At this point, it’s beneficial to get back into practical application. So you walk into a hotel ballroom, and notice that the lights are tungsten(ish). Try setting your K low, somewhere between 2500 and 3500 (depending on your preference for warmth or coolness). What do you do if the picture is too orange? At this point, you should know how to troubleshoot this issue by going into your settings and decreasing the kelvins. If it’s too blue, try going the opposite direction. What if you go back outside to sunlight or if you’re using flash (which is approximately the same as sunlight)? Go up to around 5000 to 5500K and fiddle around until you’re happy. The 3000 range and the 5000 range are probably the two most common ranges you’ll experience and therefore worth memorizing.
So why does all of this matter? Shouldn’t AWB take care of it all? As we mentioned, often times AWB will get it right, particularly in simple situations like in daylight. But you’re going to run into issues when you have mixed lighting in the scene. When your flash is turned on, AWB automatically goes to the Flash white balance setting (5500K). In a tungsten setting, this makes already yellow Tungsten lighting become a muddy orange. For the sake of learning, let’s rehash why this is the case. Your camera setting is around 5500K, which makes your flash lighting white. This is great for your subjects, but remember that in order for your yellow/orange tungsten backgrounds to be white, your camera settings need to be lower around the 3000K range. So, since the flash is at approximately 5500K while your background is at around 3000K, post producing the flash to look correct will cause your backgrounds to be 2500K too high, and thus unnaturally orange. While on the other hand, post producing the scene to match your background Tungsten light of 3000K will result in your 5500K flash coming out completely blue, giving you smurfs for subjects. So now instead of wondering why your images are producing strange colors, you should now be able to troubleshoot and decide for yourself what effect you want.
The next step in learning white balance and color matching can be learned by picking up a set of Gels for your flash. We’ll get further into Gels in a later tutorial that branches off of the understanding you gained from this article, but we wanted to give you a brief example of what gels can do for your photography. Basically if you stick a gel over your flash that matches the color of lighting in the background, then set your K accordingly, you can effectively match the light in the foreground and background. In the picture below, notice the clean and consistent lighting from the subjects to the background from a geled flash inside of a tungsten(ish) lit room. As I mentioned, we’ll get into this in another article, but this should give you a quick introduction to the subject matter; and furthermore, you should have a decent idea of the white balance concepts at play in the image.

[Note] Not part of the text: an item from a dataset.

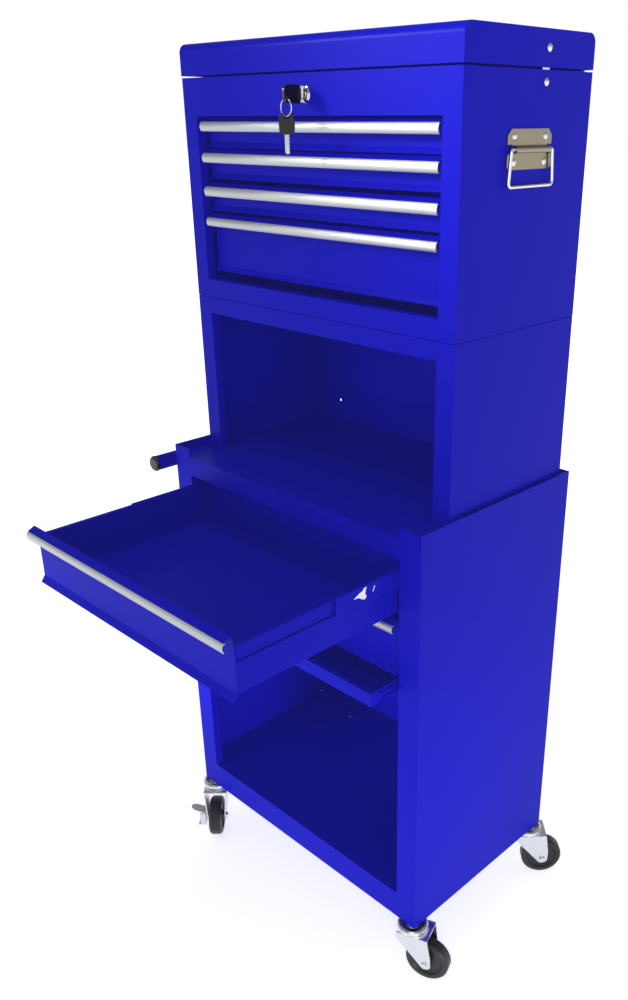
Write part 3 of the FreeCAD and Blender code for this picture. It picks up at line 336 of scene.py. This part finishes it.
def soften(piece, radius_mm):
    """Round the sharp edges of a piece by modifiers, which leave its mesh as it is."""
    piece.modifiers.new("drop_normals", "NODES").node_group = plain_normals
    weld = piece.modifiers.new("join_seams", "WELD")
    weld.merge_threshold = mm(SEAM_MM)
    merge = piece.modifiers.new("merge_flat_faces", "DECIMATE")
    merge.decimate_type = "DISSOLVE"
    merge.angle_limit = FLAT_ANGLE
    bevel = piece.modifiers.new("soft_edges", "BEVEL")
    bevel.width = mm(radius_mm)
    bevel.segments = BEVEL_STEPS
    bevel.limit_method = "ANGLE"
    bevel.angle_limit = FOLD_ANGLE
    bevel.use_clamp_overlap = True
    flat = piece.modifiers.new("flat_faces", "WEIGHTED_NORMAL")
    flat.mode = "FACE_AREA"
    flat.weight = LARGE_FACES_RULE


# The radius in millimetres for each slot. The hidden runners, the hinge, the stays and the
# thin wire of the bails stay as they are.
SOFT_RADIUS = {"blue_paint": 0.45, "zinc_bracket": 0.4, "anodised_rail": 0.2,
               "zinc_steel": 0.25, "nickel_handle": 0.2, "black_key_head": 0.6,
               "black_wheel": 0.4}
LEFT_SHARP = ("drawer_runners", "hinge", "lid_stay", "bail")
softened = 0
for subpart in frame["record"]["subparts"]:
    radius = SOFT_RADIUS.get(subpart["material_slot"])
    if radius and not subpart["node"].startswith(LEFT_SHARP):
        soften(nodes[subpart["node"]], radius)
        softened += 1
print("softened", softened, "pieces")

# %% [markdown]
# ## Small trim
# The frame leaves out pieces of a few millimetres. Each telescopic slide has a stamped
# catch on its middle channel, which is bare zinc and shows as a glint beside the open
# drawer. Each base drawer has two lanced tabs inside, cut from the wall and bent in, as
# for a divider. Two rivet heads catch the light in the lower bay. Each piece rides with
# the body that it is fastened to.
#
# The places are given in millimetres from the middle of the base's lower front edge: X to
# the right, Y to the back, Z up. The right side panel's box says where that edge is.

# %% Places and objects
HALF_BASE_W = 224.0
base_low, base_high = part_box("base_side_right")
BASE_FRONT_BOTTOM = Vector((base_high.x - mm(HALF_BASE_W), base_low.y, base_low.z))


def at(x, y, z):
    """A place in millimetres from the middle of the base's lower front edge."""
    return BASE_FRONT_BOTTOM + Vector((mm(x), mm(y), mm(z)))


def add_object(name, data):
    """A new object in the scene that shows this mesh, camera or light."""
    item = bpy.data.objects.new(name, data)
    bpy.context.scene.collection.objects.link(item)
    return item


print("the base's front edge is at", [round(c, 4) for c in BASE_FRONT_BOTTOM])

# %% Stamped plates


def plate(name, outlines, across, finish, body):
    """Flat plates in one object, from rings of corners. across is their thickness."""
    shape = bmesh.new()
    for outline in outlines:
        near = [shape.verts.new(corner) for corner in outline]
        far = [shape.verts.new(corner + across) for corner in outline]
        shape.faces.new(near)
        shape.faces.new(far[::-1])
        for i in range(len(near)):
            j = (i + 1) % len(near)
            shape.faces.new((near[i], far[i], far[j], near[j]))
    bmesh.ops.recalc_face_normals(shape, faces=shape.faces)
    mesh = bpy.data.meshes.new(name)
    shape.to_mesh(mesh)
    shape.free()
    piece = add_object(name, mesh)
    dress(piece, finish)
    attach(piece, body)


# Outlines of the catch and of its tip, on the upper slide: Y from the base's front edge and
# Z from the middle of the channel
CATCH = ((-70, 0.3), (-62.5, 4.0), (-57, 5.6), (-54, 8.6), (-50, 8.6), (-51.5, 5.8),
         (-52.5, 0.6), (-50.5, -2.6), (-53.4, -5.6), (-58, -3.6), (-62, -0.6))
CATCH_TIP = ((-41.6, -1.8), (-39.4, 0.6), (-37.0, 5.2), (-38.6, 5.6), (-40.4, 1.8))
CATCH_X, CATCH_T = 191.42, 0.2      # against the channel's outer face, 0.2 mm thick
# The upper drawer's tab leans in towards its foot
TAB_Y, TAB_Z = (-176.5, -167.0), (480.0, 488.4)
TAB_FOOT_X, TAB_TOP_X = 182.5, 185.9
TAB_SKIN = (0.5, -0.4)              # the tab's thickness, along X and Z
MIDDLE_Z = {"upper": 499.2, "lower": 423.2}
# The lower slide is stored further in than the upper one, and its drawer by twice as much
FURTHER_IN = {"upper": 0.0, "lower": 116.0}


def slide_catch(drawer, side, word):
    """The stamped catch and its tip on the outer face of one middle channel."""
    z0 = MIDDLE_Z[drawer]
    rings = [[at(side * CATCH_X, y + FURTHER_IN[drawer], z0 + z) for y, z in ring]
             for ring in (CATCH, CATCH_TIP)]
    plate("slide_catch_%s_%s" % (drawer, word), rings, Vector((side * mm(CATCH_T), 0, 0)),
          zinc, "slide_middle_" + drawer)


def drawer_tab(drawer, side, word):
    """One tab that leans in from the side wall of a base drawer."""
    drop = MIDDLE_Z[drawer] - MIDDLE_Z["upper"]
    y0, y1 = (y + 2 * FURTHER_IN[drawer] for y in TAB_Y)
    z0, z1 = (z + drop for z in TAB_Z)
    foot, top = side * TAB_FOOT_X, side * TAB_TOP_X
    ring = [at(foot, y0, z0), at(foot, y1, z0), at(top, y1, z1), at(top, y0, z1)]
    plate("drawer_tab_%s_%s" % (drawer, word), [ring],
          Vector((side * mm(TAB_SKIN[0]), 0, mm(TAB_SKIN[1]))),
          powder_coat, "base_drawer_" + drawer)


for drawer in MIDDLE_Z:
    for side, word in ((-1, "left"), (1, "right")):
        slide_catch(drawer, side, word)
        drawer_tab(drawer, side, word)
plates = [item.name for item in bpy.data.objects
          if item.name.startswith(("slide_catch_", "drawer_tab_"))]
print("catches and tabs:", len(plates))

# %% Rivet heads
RIVET_R = 1.7
RIVET_SPOTS = ((-222.0, 251.5, 43.0), (-132.3, 234.4, 40.0))
heads = bmesh.new()
for place in RIVET_SPOTS:
    bmesh.ops.create_uvsphere(heads, u_segments=20, v_segments=10, radius=mm(RIVET_R),
                              matrix=Matrix.Translation(at(*place)))
for face in heads.faces:
    face.smooth = True
head_mesh = bpy.data.meshes.new("bay_rivet_heads")
heads.to_mesh(head_mesh)
heads.free()
rivet_heads = add_object("bay_rivet_heads", head_mesh)
dress(rivet_heads, zinc)
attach(rivet_heads, "cabinet")
print("rivet heads:", len(RIVET_SPOTS))

# %% [markdown]
# ## Camera
# A photograph's camera can be worked out from the straight edges of a box whose shape is
# known. The values below put the cabinet where the photograph has it: the lens is given
# as a focal length in pixels, and the shift moves the picture's middle off the lens axis,
# as a crop does.

# %% Camera
IMAGE_W, IMAGE_H = 628, 1000
FOCAL_PX = 932.96
MIDDLE_PX = (380.39, 535.67)      # where the lens axis meets the picture
SENSOR_H_MM = 24.0
YAW, PITCH, ROLL = (math.radians(a) for a in (43.832, -24.055, 0.046))
EYE = at(817.0, -680.5, 963.7)

camera_data = bpy.data.cameras.new("camera")
camera = add_object("camera", camera_data)
camera_data.sensor_fit = "VERTICAL"
camera_data.sensor_height = SENSOR_H_MM
camera_data.lens = FOCAL_PX / IMAGE_H * SENSOR_H_MM
camera_data.shift_x = (IMAGE_W / 2 - MIDDLE_PX[0]) / IMAGE_H
camera_data.shift_y = (MIDDLE_PX[1] - IMAGE_H / 2) / IMAGE_H
turn = Matrix.Rotation(YAW, 4, "Z") @ Matrix.Rotation(math.radians(90) + PITCH, 4, "X")
camera.matrix_world = Matrix.Translation(EYE) @ turn @ Matrix.Rotation(-ROLL, 4, "Z")
bpy.context.scene.camera = camera
print("lens", round(camera_data.lens, 2), "mm, eye", [round(c, 3) for c in EYE])

# %% [markdown]
# ## Studio
# The photograph has a pure white surround without a horizon. So the floor glows, less
# under the cabinet and fully from about two metres out, and the sky is white where it
# meets the floor and grey overhead. The cabinet then stands in white without being washed
# out by it, and its recesses stay deep.

# %% Floor
WHITE = (1, 1, 1, 1)
FLOOR_HALF = 30.0
GLOW_NEAR, GLOW_FAR = 0.65, 1.0
GLOW_FROM, GLOW_TO = 0.9, 1.9     # metres from the middle, where the glow grows
floor_mesh = bpy.data.meshes.new("floor")
floor_mesh.from_pydata([(-FLOOR_HALF, -FLOOR_HALF, 0), (FLOOR_HALF, -FLOOR_HALF, 0),
                        (FLOOR_HALF, FLOOR_HALF, 0), (-FLOOR_HALF, FLOOR_HALF, 0)],
                       [], [(0, 1, 2, 3)])
floor = add_object("floor", floor_mesh)
floor_finish, floor_shader = new_finish("matt_white_floor", {
    "Base Color": paint("#FAFAFA"), "Roughness": 0.9, "Emission Color": WHITE})
floor_tree = floor_finish.node_tree
on_floor = add_node(floor_tree, "ShaderNodeTexCoord")
away = add_node(floor_tree, "ShaderNodeVectorMath", None, {0: on_floor.outputs["Object"]},
                operation="LENGTH")
glow = add_node(floor_tree, "ShaderNodeMapRange",
                {"From Min": GLOW_FROM, "From Max": GLOW_TO,
                 "To Min": GLOW_NEAR, "To Max": GLOW_FAR},
                {"Value": away.outputs["Value"]}, interpolation_type="SMOOTHSTEP")
floor_tree.links.new(glow.outputs["Result"], floor_shader.inputs["Emission Strength"])
dress(floor, floor_finish)
print("floor", 2 * FLOOR_HALF, "m across")

# %% Sky
SKY_WHITE, SKY_OVERHEAD = 1.0, 0.3
WHITE_BELOW, GREY_ABOVE = 0.13, 0.42    # sines of about 7.5 and 25 degrees
world = bpy.data.worlds.new("white_surround")
world.use_nodes = True
sky = world.node_tree
sky.nodes.clear()
way = add_node(sky, "ShaderNodeTexCoord")
axes = add_node(sky, "ShaderNodeSeparateXYZ", None, {"Vector": way.outputs["Generated"]})
shade = add_node(sky, "ShaderNodeMapRange",
                 {"From Min": WHITE_BELOW, "From Max": GREY_ABOVE,
                  "To Min": SKY_WHITE, "To Max": SKY_OVERHEAD},
                 {"Value": axes.outputs["Z"]}, interpolation_type="SMOOTHSTEP")
sky_glow = add_node(sky, "ShaderNodeBackground", {"Color": WHITE},
                    {"Strength": shade.outputs["Result"]})
add_node(sky, "ShaderNodeOutputWorld", None, {"Surface": sky_glow.outputs["Background"]})
bpy.context.scene.world = world
print("sky from", SKY_WHITE, "at the floor down to", SKY_OVERHEAD, "overhead")

# %% [markdown]
# The lights are those of a product studio. Two soft boxes overhead and one at the right
# front give the shapes their shading. Small spots with soft edges then lift the parts that
# the photograph shows brightest: the lid's front and the chest's right post, the open
# drawer's front, the base's left post, the plinth and the lower right side. Two more look
# into the open bays, so that their backs don't sink into the dark. Each spot fades out
# towards the edge of its cone.

# %% Lights
SPOT_RADIUS = 0.15      # metres: a wide source gives each shadow a soft edge
# Name, place, target, width in metres, power in watts
SOFT_BOXES = (
    ("overhead_box", (0, -1.12, 3.38), (0, 0, 0.6), 1.0, 9.0),
    ("zenith_box", (0, -0.05, 3.6), (0, 0, 0.6), 1.0, 9.0),
    ("right_box", (0.9, -1.0, 1.4), (0, 0, 1.0), 0.6, 3.1),
)
# Name, place, target, cone in degrees, power in watts
SOFT_SPOTS = (
    ("chest_spot", (-0.9, -0.9, 1.5), (0.2, -0.08, 1.05), 18, 155.0),
    ("lid_spot", (-0.9, -0.9, 1.5), (0.15, -0.12, 1.13), 14, 62.0),
    ("post_spot", (-0.6, -1.2, 1.3), (0.21, -0.1, 0.75), 18, 7.0),
    ("base_left_spot", (-0.5, -1.3, 0.3), (-0.21, -0.14, 0.35), 24, 90.0),
    ("base_side_spot", (1.6, -0.6, 0.3), (0.22, 0.0, 0.35), 30, 20.0),
    ("base_low_spot", (1.4, -0.6, 0.2), (0.22, 0.0, 0.2), 30, 40.0),
    ("bay_spot", (0.05, -1.3, 0.85), (-0.03, 0.15, 0.74), 12, 20.0),
    ("low_bay_spot", (0.1, -1.4, 0.42), (-0.04, 0.2, 0.24), 14, 14.0),
    ("plinth_spot", (0.0, -1.5, 0.25), (0.1, -0.14, 0.15), 20, 32.0),
    ("drawer_spot", (0.3, -1.6, 0.7), (0.15, -0.38, 0.5), 16, 23.0),
)


def new_light(name, kind, place, target, power):
    """A light at a place, turned to shine at a target. Returns its data."""
    data = bpy.data.lights.new(name, kind)
    data.energy = power
    light = add_object(name, data)
    light.location = place
    shine = Vector(target) - Vector(place)
    light.rotation_euler = shine.to_track_quat("-Z", "Y").to_euler()
    return data


for name, place, target, width, power in SOFT_BOXES:
    box = new_light(name, "AREA", place, target, power)
    box.size = width
for name, place, target, cone, power in SOFT_SPOTS:
    spot = new_light(name, "SPOT", place, target, power)
    spot.spot_size = math.radians(cone)
    spot.spot_blend = 1.0
    spot.shadow_soft_size = SPOT_RADIUS
bpy.context.scene.view_settings.view_transform = "Standard"
print("lights:", len(SOFT_BOXES) + len(SOFT_SPOTS))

At this point, you should know enough to start playing around with mixed lighting and geled flashes. Look out for the next tutorial on Flash Gelling and Off-Camera Lighting; but in the meantime, feel free to take a look at the images below and start thinking of how they’re being achieved.
In this image, we took off the tungsten gel on the hair light flash (leaving it at standard flash temperature of 5500K) while using Tungsten (3000K) lights to illuminate their faces and bodies. This combination exaggerates the background blues.
By underexposing this daytime image, using a tungsten geled flash in the front and a tungsten geled flash source as a hairlight from behind, the daylight turns an exaggerated blue in the sky in the background.
Using a tungsten light source from the front, placing an off-camera flash (at a standard daylight temperature of 5500k-ish) in the back, and positioning the subjects in an ally with green background lights creates scene with an interesting interaction between the colors.